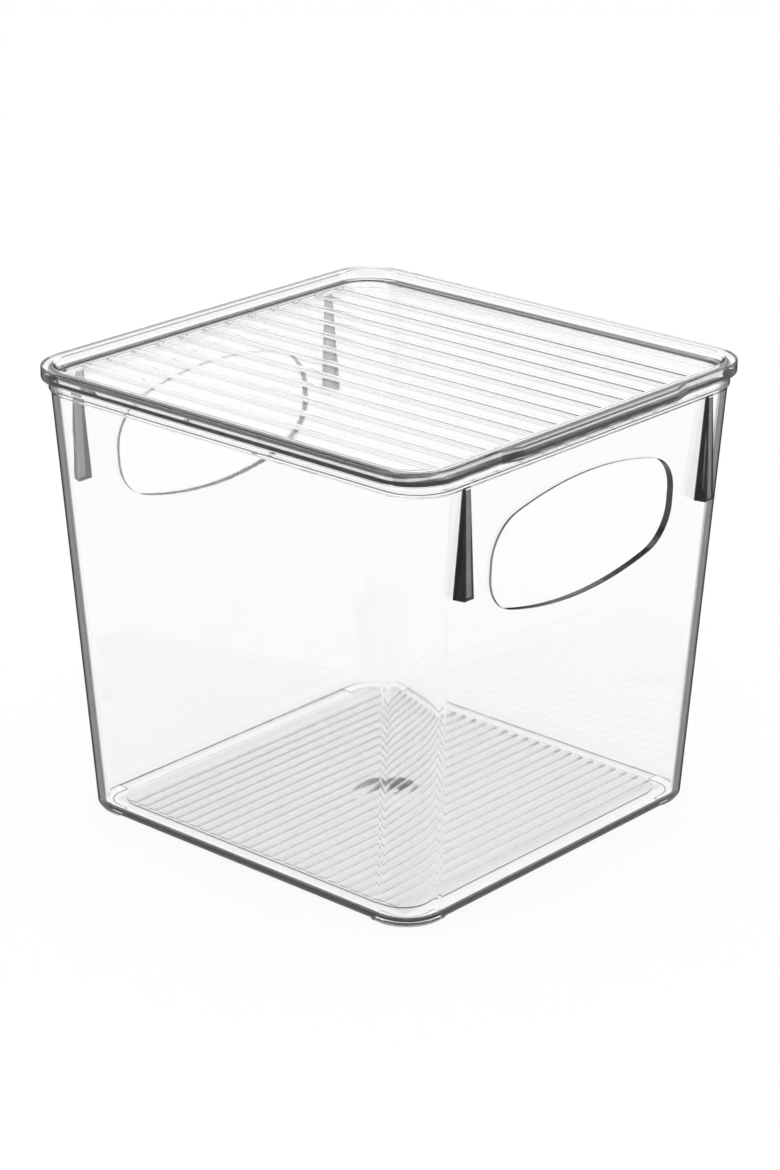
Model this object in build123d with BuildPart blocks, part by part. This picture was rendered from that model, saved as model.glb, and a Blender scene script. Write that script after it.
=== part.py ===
# A clear storage bin with a lift-off lid: two mouldings, the tub and the lid.
#
# Millimetres. Z = 0 is the plane that the feet stand on, +Z is up, and the origin is
# under the middle of the bin. The hand holes are in the walls that face +X and -X, and
# the lid's pull tab is on the +X side.

import os

from build123d import *

# ---- tub: walls and floor -------------------------------------------------------------
wall = 2.2                # thickness of the walls
floor_thickness = 1.7
foot_height = 0.6         # how far the corner feet stand below the floor
base_x = 137.2            # outside size at the floor
base_y = 135.2
mouth_x = 154.0           # outside size of the walls where the rim begins
mouth_y = 146.8
corner_radius = 13.0      # upright corners, outside
base_round = 1.5          # rounding between the walls and the floor, outside
hollow_round = 1.3        # and inside

# ---- tub: rim -------------------------------------------------------------------------
ledge_z = 135.4           # inner ledge, where the wall steps outward
rim_top_z = 138.4
rim_step = 0.6            # how far the rim stands out from the wall
rim_underside = 1.0       # height of the sloped shoulder under the rim
rim_wall = 1.8            # thickness of the rim outside the lid's seat
rim_edge_round = 0.5

# ---- tub: hand holes ------------------------------------------------------------------
hole_z = 106.5            # height of the middle of the hole
hole_half_width = 41.2
hole_half_height = 19.0
hole_end_half_height = 11.6   # half height of the outline's ends before rounding
hole_corner_radius = 13.5
hole_edge_round = 0.2

# ---- tub: stacking ribs, two on each wall that has a hand hole -------------------------
# A rib is a solid wedge, whose foot catches on the rim of a bin that this one is set in.
rib_centre_y = 55.0
rib_bottom_z = 102.4
rib_top_reach = 78.0      # from the middle of the bin to a rib's outer face, at the ledge
rib_bottom_reach = 79.0   # and at the rib's foot
rib_top_width = 2.6       # width of the outer face
rib_bottom_width = 3.8
rib_top_flare = 0.10      # how much each side spreads, for each millimetre towards the wall
rib_bottom_flare = 0.20
rib_edge_round = 0.5

# ---- tub: feet, reeded floor panel and gate mark --------------------------------------
foot_reach = 16.0         # length of a foot along each wall, from the corner
foot_inset = 0.8          # outside edge of the feet, in from the outside of the floor
foot_width = 5.0
foot_edge_round = 0.5
panel_x = 120.0           # reeded panel on the floor
panel_y = 120.0
panel_rise = 0.4
panel_corner = 9.0
reed_count = 25
reed_pitch = 4.45
reed_width = 3.9
reed_rise = 0.26
reed_end_gap = 1.0        # between the ends of the reeds and the edge of the panel
gate_cone_radius = 11.0   # shallow hollow cone around the gate, on the underside
gate_cone_depth = 1.0
gate_vestige_radius = 1.6
gate_vestige_height = 0.5

# ---- lid ------------------------------------------------------------------------------
lid_x = 158.0
lid_y = 153.0
lid_radius = 15.0
lid_top_z = 142.8
lid_edge_round = 0.6
lid_lower_round = 1.1     # lower edge of the flange
bead_width = 3.9          # top of the raised rim
bead_slope = 2.0          # how far the rim's inner side slopes in, from top to panel
bead_inner_round = 0.8
panel_top_z = 139.0
panel_thickness = 1.9
fit_gap = 0.4             # clearance between the lid's skirt and the tub's seat
skirt_width = 1.8
skirt_bottom_z = 135.9
tab_out = 2.0             # pull tab, on the +X side
tab_half_width = 35.0
tab_ramp = 7.0
ridge_count = 12
ridge_pitch = 10.17
ridge_width = 4.0
ridge_rise = 0.3

# ---- worked out from the dimensions above ----------------------------------------------
floor_top_z = foot_height + floor_thickness
rim_x = mouth_x + 2 * rim_step
rim_y = mouth_y + 2 * rim_step
rim_radius = corner_radius + rim_step
seat_x = rim_x - 2 * rim_wall
seat_y = rim_y - 2 * rim_wall
seat_radius = rim_radius - rim_wall
rib_root_x = base_x / 2   # where a rib's section ends, inside the hollow that is cut later
ridge_root = 0.2          # how deep a ridge's section starts inside its panel
reed_length = panel_y - 2 * reed_end_gap
recess_x = lid_x - 2 * bead_width
recess_y = lid_y - 2 * bead_width
recess_radius = lid_radius - bead_width - bead_slope
skirt_x = seat_x - 2 * fit_gap
skirt_y = seat_y - 2 * fit_gap
skirt_radius = seat_radius - fit_gap
ridge_length = recess_x - 2 * bead_slope


def rounded_block(size_x, size_y, radius, low_z, high_z):
    """Return an upright rounded block between two heights."""
    with BuildPart() as block:
        with BuildSketch(Plane.XY.offset(low_z)):
            RectangleRounded(size_x, size_y, radius)
        extrude(amount=high_z - low_z)
    return block.part


def drafted_block(low, high):
    """Return a block lofted between two (size_x, size_y, radius, z) outlines."""
    with BuildPart() as block:
        for size_x, size_y, radius, z in (low, high):
            with BuildSketch(Plane.XY.offset(z)):
                RectangleRounded(size_x, size_y, radius)
        loft(ruled=True)
    return block.part


def hand_hole_outline():
    """Draw the hand hole in the current sketch: a shallow lens with rounded ends."""
    with BuildLine() as border:
        upper = ThreePointArc(
            (-hole_half_width, hole_end_half_height),
            (0, hole_half_height),
            (hole_half_width, hole_end_half_height),
        )
        lower = ThreePointArc(
            (-hole_half_width, -hole_end_half_height),
            (0, -hole_half_height),
            (hole_half_width, -hole_end_half_height),
        )
        Line(upper @ 0, lower @ 0)
        Line(upper @ 1, lower @ 1)
    outline = make_face(border.edges())
    fillet(outline.vertices(), hole_corner_radius)


def rib_section(reach, width, flare):
    """Draw one rib's section in the current XY sketch, symmetrical about the X axis."""
    root_width = width + 2 * flare * (reach - rib_root_x)
    Polygon(
        (reach, -width / 2),
        (reach, width / 2),
        (rib_root_x, root_width / 2),
        (rib_root_x, -root_width / 2),
        align=None,
    )


def ridge_row(count, pitch, width, rise, base_z):
    """Draw the sections of a row of low round ridges that stand on a flat panel."""
    for number in range(count):
        centre = (number - (count - 1) / 2) * pitch
        left = centre - width / 2
        right = centre + width / 2
        with BuildLine() as section:
            ThreePointArc((left, base_z), (centre, base_z + rise), (right, base_z))
            Polyline(
                (left, base_z),
                (left, base_z - ridge_root),
                (right, base_z - ridge_root),
                (right, base_z),
            )
        make_face(section.edges())


# ---- tub --------------------------------------------------------------------------------
# The space inside the walls: the drafted hollow, and the seat for the lid above the ledge.
with BuildPart() as hollow:
    add(
        drafted_block(
            (base_x - 2 * wall, base_y - 2 * wall, corner_radius - wall, floor_top_z),
            (mouth_x - 2 * wall, mouth_y - 2 * wall, corner_radius - wall, ledge_z),
        )
    )
    fillet(hollow.faces().sort_by(Axis.Z)[0].edges(), hollow_round)
    add(rounded_block(seat_x, seat_y, seat_radius, ledge_z, rim_top_z))

# The four stacking ribs, which start as one wedge on the X axis.
with BuildPart() as rib:
    with BuildSketch(Plane.XY.offset(rib_bottom_z)):
        rib_section(rib_bottom_reach, rib_bottom_width, rib_bottom_flare)
    with BuildSketch(Plane.XY.offset(ledge_z)):
        rib_section(rib_top_reach, rib_top_width, rib_top_flare)
    loft(ruled=True)
    fillet(rib.faces().sort_by(Axis.X)[-1].edges(), rib_edge_round)

with BuildPart() as ribs:
    with Locations((0, -rib_centre_y, 0), (0, rib_centre_y, 0)):
        add(rib.part)
    mirror(about=Plane.YZ)

# The four corner feet follow the outside of the floor.
with BuildPart() as feet:
    with BuildSketch():
        RectangleRounded(
            base_x - 2 * foot_inset, base_y - 2 * foot_inset, corner_radius - foot_inset
        )
        RectangleRounded(
            base_x - 2 * (foot_inset + foot_width),
            base_y - 2 * (foot_inset + foot_width),
            corner_radius - foot_inset - foot_width,
            mode=Mode.SUBTRACT,
        )
        with GridLocations(base_x, base_y, 2, 2):
            Rectangle(2 * foot_reach, 2 * foot_reach, mode=Mode.INTERSECT)
    extrude(amount=foot_height + floor_thickness / 2)
    fillet(feet.faces().group_by(Axis.Z)[0].edges(), foot_edge_round)

with BuildPart() as tub:
    # Walls and floor as one drafted block, rounded along the bottom.
    add(
        drafted_block(
            (base_x, base_y, corner_radius, foot_height),
            (mouth_x, mouth_y, corner_radius, ledge_z),
        )
    )
    fillet(tub.faces().sort_by(Axis.Z)[0].edges(), base_round)

    # Rim, with the sloped shoulder under it.
    add(
        drafted_block(
            (mouth_x - 0.2, mouth_y - 0.2, corner_radius, ledge_z - rim_underside),
            (rim_x, rim_y, rim_radius, ledge_z),
        )
    )
    add(rounded_block(rim_x, rim_y, rim_radius, ledge_z, rim_top_z))
    add(ribs.part)
    add(feet.part)
    add(hollow.part, mode=Mode.SUBTRACT)
    fillet(tub.faces().sort_by(Axis.Z)[-1].edges(), rim_edge_round)

    # Hand holes, cut through both walls at once.
    with BuildSketch(Plane((0, 0, hole_z), x_dir=(0, 1, 0), z_dir=(1, 0, 0))):
        hand_hole_outline()
    extrude(amount=rim_x, both=True, mode=Mode.SUBTRACT)
    fillet(tub.edges(Select.LAST).filter_by(Axis.X, reverse=True), hole_edge_round)

    # Reeded panel on the floor, with the reeds running along Y.
    with BuildSketch(Plane.XY.offset(floor_top_z)):
        RectangleRounded(panel_x, panel_y, panel_corner)
    extrude(amount=panel_rise)
    with BuildSketch(Plane.XZ.offset(-reed_length / 2)):
        ridge_row(reed_count, reed_pitch, reed_width, reed_rise, floor_top_z + panel_rise)
    extrude(amount=reed_length)

    # Gate mark under the middle of the floor: a shallow cone with the gate's stub in it.
    with Locations((0, 0, foot_height)):
        Cone(
            gate_cone_radius,
            gate_vestige_radius,
            gate_cone_depth,
            align=(Align.CENTER, Align.CENTER, Align.MIN),
            mode=Mode.SUBTRACT,
        )
    with Locations((0, 0, foot_height + gate_cone_depth)):
        Cylinder(
            gate_vestige_radius,
            gate_vestige_height,
            align=(Align.CENTER, Align.CENTER, Align.MAX),
        )

# ---- lid --------------------------------------------------------------------------------
with BuildPart() as lid:
    # Flange, with the pull tab on the +X side.
    with BuildSketch(Plane.XY.offset(rim_top_z)):
        RectangleRounded(lid_x, lid_y, lid_radius)
        with BuildLine():
            Polyline(
                (0, -tab_half_width - tab_ramp),
                (lid_x / 2, -tab_half_width - tab_ramp),
                (lid_x / 2 + tab_out, -tab_half_width),
                (lid_x / 2 + tab_out, tab_half_width),
                (lid_x / 2, tab_half_width + tab_ramp),
                (0, tab_half_width + tab_ramp),
                close=True,
            )
        make_face()
    extrude(amount=lid_top_z - rim_top_z)
    fillet(lid.faces().sort_by(Axis.Z)[-1].edges(), lid_edge_round)
    fillet(lid.faces().sort_by(Axis.Z)[0].edges(), lid_lower_round)

    # Skirt that drops into the tub's seat, then the recess inside the raised rim, with a
    # sloped side, and the underside of the panel.
    add(rounded_block(skirt_x, skirt_y, skirt_radius, skirt_bottom_z, rim_top_z))
    add(
        drafted_block(
            (recess_x - 2 * bead_slope, recess_y - 2 * bead_slope, recess_radius, panel_top_z),
            (recess_x, recess_y, recess_radius + bead_slope, lid_top_z),
        ),
        mode=Mode.SUBTRACT,
    )
    fillet(lid.edges(Select.LAST).group_by(Axis.Z)[-1], bead_inner_round)
    add(
        rounded_block(
            skirt_x - 2 * skirt_width,
            skirt_y - 2 * skirt_width,
            skirt_radius - skirt_width,
            skirt_bottom_z,
            panel_top_z - panel_thickness,
        ),
        mode=Mode.SUBTRACT,
    )

    # Ridges across the panel, along X.
    with BuildSketch(Plane.YZ.offset(-ridge_length / 2)):
        ridge_row(ridge_count, ridge_pitch, ridge_width, ridge_rise, panel_top_z)
    extrude(amount=ridge_length)

# ---- hand over --------------------------------------------------------------------------
os.makedirs("parts", exist_ok=True)
tub.part.label = "tub"
export_step(tub.part, "parts/tub.step")
lid.part.label = "lid"
export_step(lid.part, "parts/lid.step")
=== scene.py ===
"""A clear plastic storage bin with a lift-off lid, on a white studio floor.

Everything is in metres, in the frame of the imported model: Z = 0 is the floor, the lid's
pull tab is on the +X side.
"""
import math

import bpy
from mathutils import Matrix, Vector

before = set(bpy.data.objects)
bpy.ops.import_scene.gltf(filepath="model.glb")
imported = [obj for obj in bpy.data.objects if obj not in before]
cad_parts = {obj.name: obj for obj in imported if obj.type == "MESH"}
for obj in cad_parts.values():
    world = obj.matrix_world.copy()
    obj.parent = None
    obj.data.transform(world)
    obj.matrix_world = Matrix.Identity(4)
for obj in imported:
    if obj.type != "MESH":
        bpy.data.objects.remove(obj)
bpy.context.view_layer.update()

# ---- camera ------------------------------------------------------------------------------
CAMERA_AZIMUTH = math.radians(41.9)
CAMERA_ELEVATION = math.radians(21.1)
CAMERA_DISTANCE = 1.012
CAMERA_LENS = 102.0        # millimetres
SENSOR_WIDTH = 36.0        # millimetres
CLIP_NEAR = 0.05
CLIP_FAR = 30.0
TARGET_HEIGHT = 0.071

# ---- studio --------------------------------------------------------------------------------
FLOOR_SIZE = 7.0
FLOOR_SHADE = 0.90
FLOOR_ROUGHNESS = 0.9
FLOOR_SPECULAR = 0.1
LAMP_HEIGHT = 2.4
LAMP_WIDTH = 1.2
LAMP_POWER = 1             # a trace: the surround gives nearly all of the light
# Brightness of the surround against the sine of the height above the horizon.
SURROUND = ((0.00, 1.06), (0.52, 1.06), (0.62, 0.12), (0.76, 0.12), (0.80, 1.85), (1.00, 1.85))

# ---- clear plastic --------------------------------------------------------------------------
PLASTIC_IOR = 1.57
ABSORPTION_COLOUR = (0.60, 0.64, 0.66, 1.0)
ABSORPTION_DENSITY = 5.0
# Painted shade: a near-black shader mixed into the clear plastic at turned edges, where light
# is mirrored inside it, and on the ribs.
PAINTED_SHADE_COLOUR = (0.02, 0.02, 0.02, 1.0)
EDGE_START = 0.60          # Layer Weight facing where the painted dark edge begins
EDGE_FULL = 0.84
EDGE_PAINTED_SHADE = 0.97           # share of painted shade at a grazing edge
LEVEL_START = 0.90         # the painted dark edge fades out on level faces, by the normal's Z
LEVEL_FULL = 0.96
WALL_START = 0.975         # and on the flat walls, by the normal's X or Y
WALL_FULL = 0.993
HOLE_LOWEST = 0.085        # level faces between these heights do have a painted dark edge: they are the cut edges of the hand holes
HOLE_HIGHEST = 0.128       # are the cut edges of the hand holes
TRAPPED_START = 0.6        # Fresnel factor where the painted shade for light mirrored inside the plastic begins
TUB_TRAPPED_SHADE = 0.85    # share of painted shade where light is mirrored inside the plastic
LID_TRAPPED_SHADE = 0.12
LAMP_TINT = (0.985, 0.988, 0.99, 1.0)
MASK_BLEND = 0.001         # soft border of the panel's and the hand holes' masks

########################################

Repeat the span of lines that opens with the line holding "# Ridges across the panel, along X." and closes with the line holding "TARGET_HEIGHT = 0.071", exactly as it stands.

:: Task result ::
    # Ridges across the panel, along X.
    with BuildSketch(Plane.YZ.offset(-ridge_length / 2)):
        ridge_row(ridge_count, ridge_pitch, ridge_width, ridge_rise, panel_top_z)
    extrude(amount=ridge_length)

# ---- hand over --------------------------------------------------------------------------
os.makedirs("parts", exist_ok=True)
tub.part.label = "tub"
export_step(tub.part, "parts/tub.step")
lid.part.label = "lid"
export_step(lid.part, "parts/lid.step")
=== scene.py ===
"""A clear plastic storage bin with a lift-off lid, on a white studio floor.

Everything is in metres, in the frame of the imported model: Z = 0 is the floor, the lid's
pull tab is on the +X side.
"""
import math

import bpy
from mathutils import Matrix, Vector

before = set(bpy.data.objects)
bpy.ops.import_scene.gltf(filepath="model.glb")
imported = [obj for obj in bpy.data.objects if obj not in before]
cad_parts = {obj.name: obj for obj in imported if obj.type == "MESH"}
for obj in cad_parts.values():
    world = obj.matrix_world.copy()
    obj.parent = None
    obj.data.transform(world)
    obj.matrix_world = Matrix.Identity(4)
for obj in imported:
    if obj.type != "MESH":
        bpy.data.objects.remove(obj)
bpy.context.view_layer.update()

# ---- camera ------------------------------------------------------------------------------
CAMERA_AZIMUTH = math.radians(41.9)
CAMERA_ELEVATION = math.radians(21.1)
CAMERA_DISTANCE = 1.012
CAMERA_LENS = 102.0        # millimetres
SENSOR_WIDTH = 36.0        # millimetres
CLIP_NEAR = 0.05
CLIP_FAR = 30.0
TARGET_HEIGHT = 0.071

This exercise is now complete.